I am writing a series of test for a GPU's DRAM (global) memory. Specifically targeting AMD GCN architecture of Tahiti and Hawaii model lines. The archs have a write-back L2 caches.
What I want is to ensure that the stores to global memory are indeed written through to global memory before another thread does a read.
The barrier and mem_fence
documentation in the spec states:
CLK_GLOBAL_MEM_FENCE
- The barrier function will queue a memory fence to ensure correct ordering of memory operations to global memory. This can be useful when work-items, for example, write to buffer or image objects and then want to read the updated data.
However, this only enforces correct ordering. My question is does this trigger a write to global memory of the L2 cache data?
OpenCL 1.2 gives next to no control of this. The fences are very poorly defined and technically if you read carefully only affect the work-group. So most likely nothing will force the cache to flush until the kernel completes.
OpenCL 2.0 gives you full ordering control. Ordering is all you get, not explicit cache operations.
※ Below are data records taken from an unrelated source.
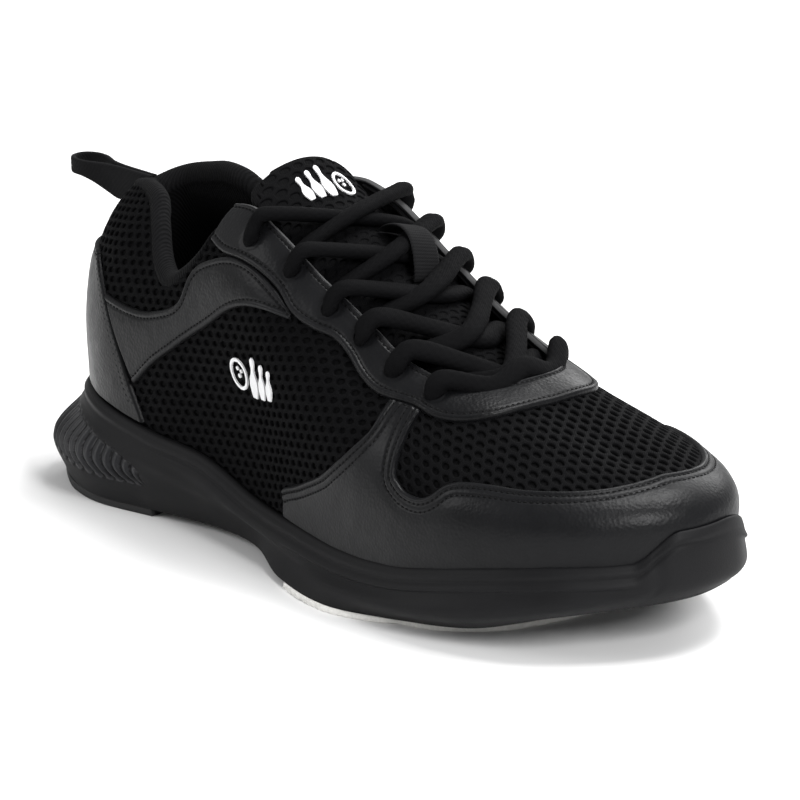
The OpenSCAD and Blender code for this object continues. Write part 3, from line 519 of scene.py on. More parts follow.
def plate_round(name, E, z0, z1, mats, round_r, body, node, bulge=0.0, noise=0.0, zf=None):
    """a flat pad from a closed outline with a rounded rim"""
    n = len(E); c = E.mean(0); rows = []
    h = z1 - z0; r = min(round_r, h / 2)
    d = np.roll(E, -1, 0) - np.roll(E, 1, 0); o = np.stack([d[:, 1], -d[:, 0]], -1); o /= np.linalg.norm(o, axis=-1, keepdims=True)
    if np.mean(np.sum(o * (E - c), -1)) < 0: o = -o
    prof = [(-26, z0), (-12, z0), (-5, z0), (-2, z0)] + [(-r + r * math.sin(a), z0 + r - r * math.cos(a)) for a in np.linspace(0.2, math.pi / 2, 4)] + \
           [(bulge, (z0 + z1) / 2)] + [(-r + r * math.cos(a), z1 - r + r * math.sin(a)) for a in np.linspace(0, math.pi / 2 - 0.2, 4)] + [(-2, z1), (-5, z1), (-12, z1), (-26, z1)]
    for dd, zz in prof:
        P = np.concatenate([E + o * dd, np.full((n, 1), zz)], -1) if dd > -6 else np.concatenate([c + (E - c) * (1 + dd / 45), np.full((n, 1), zz)], -1)
        if noise: P = P + noise3(P, 3.0, 5)[:, None] * noise * A([1, 1, 0])
        if zf is not None: P[:, 2] += zf(P[:, 0], P[:, 1])
        rows.append(P)
    G = np.stack(rows, 0)
    return closed_tube(name, G, mats, body), G


E = edge2(np.linspace(-3, 3, 220), -0.5)
back = np.stack([np.linspace(E[-1, 0], E[0, 0], 40)[1:-1], np.linspace(E[-1, 1], E[0, 1], 40)[1:-1]], -1)
back[:, 0] -= 1.2 * np.sin(np.linspace(0, np.pi, len(back)))
hp, _ = plate_round("heel_rubber_pad", np.concatenate([E[::1], back]), 0.0, 2.95, m_rub, 0.6, "shoe", "heel_pad", zf=lambda x, y: 5.0 * (1 - sst(0.5, 23, x)))
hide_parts("heel_pad")

EL = np.concatenate([edge2(np.linspace(6.1, 7.7, 90), -0.1), resample(crl(A([[201, -46.5],[214, -43.5], [226, -35], [234, -24.5], [238, -12], [240, 0], [239, 14], [233, 28], [222, 38], [210, 44.5], [201, 46.5]]), np.linspace(0, 10, 200)), 1.2)[3:-3], edge2(np.linspace(16.3, 17.9, 90), -0.1)])
back = np.stack([np.linspace(EL[-1, 0], EL[0, 0], 60)[1:-1], np.linspace(EL[-1, 1], EL[0, 1], 60)[1:-1]], -1)
sl, _ = plate_round("slide_sole_microfibre", np.concatenate([EL, back]), 0.0, 2.0, m_slide, 0.5, "shoe", "slide_sole", noise=0.25)
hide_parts("slide_sole")


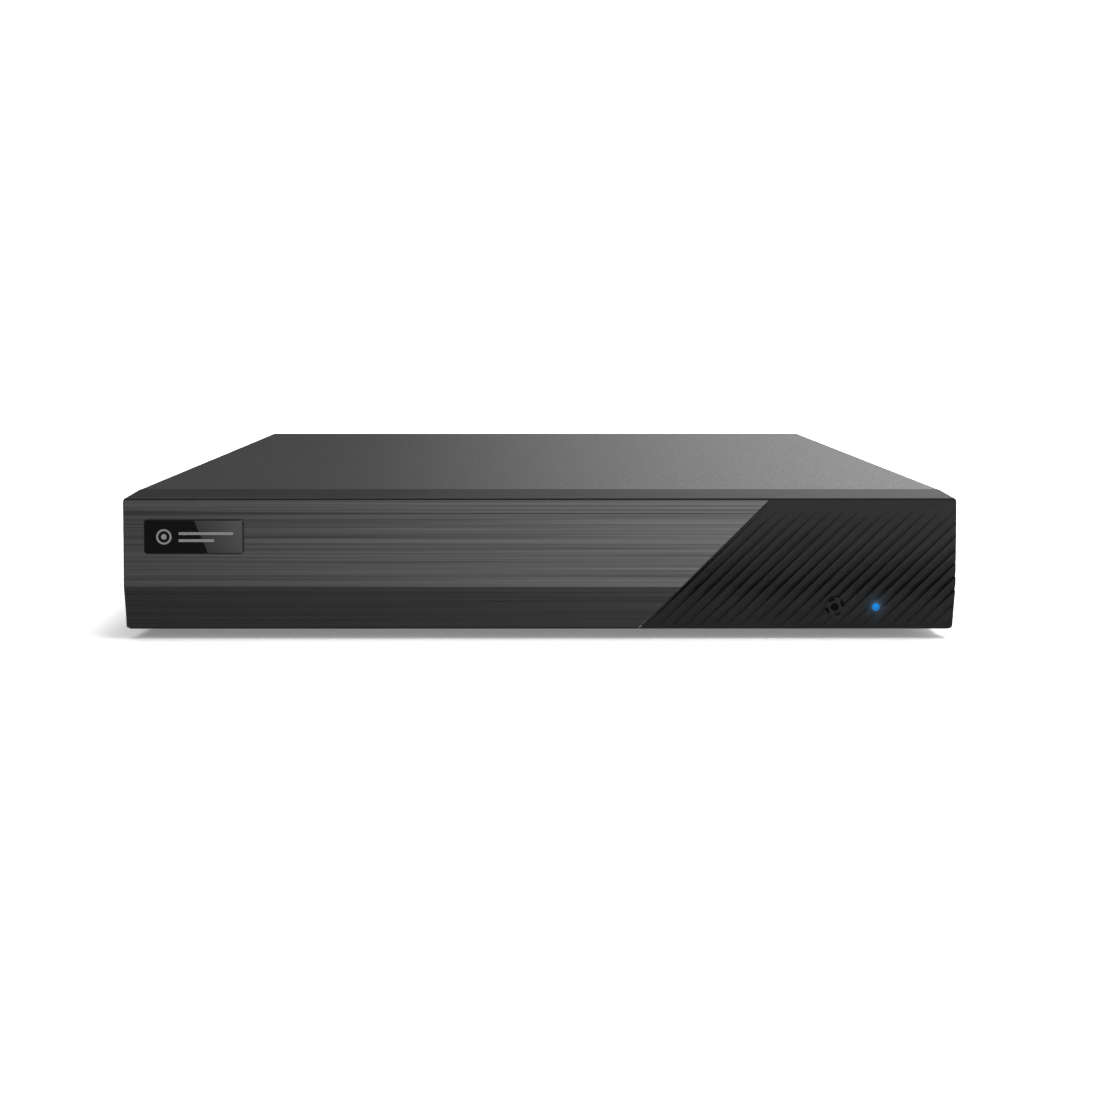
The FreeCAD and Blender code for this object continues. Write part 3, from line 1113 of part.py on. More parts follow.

If you do a release write to all_svm_devices scope then by the time you can see that in a work-item on a different device you know that every write before it must be visible too. This may mean the cache has been flushed if the cache was not using a standard ownership-based coherence protocol.
If you release to device scope only and L2 is shared across the whole device there would be no need to flush it to guarantee that ordering.
The memory model is defined entirely in terms of ordering, not in terms of caches, but with scopes it is intended to allow efficient implementation on very relaxed cache hierarchies.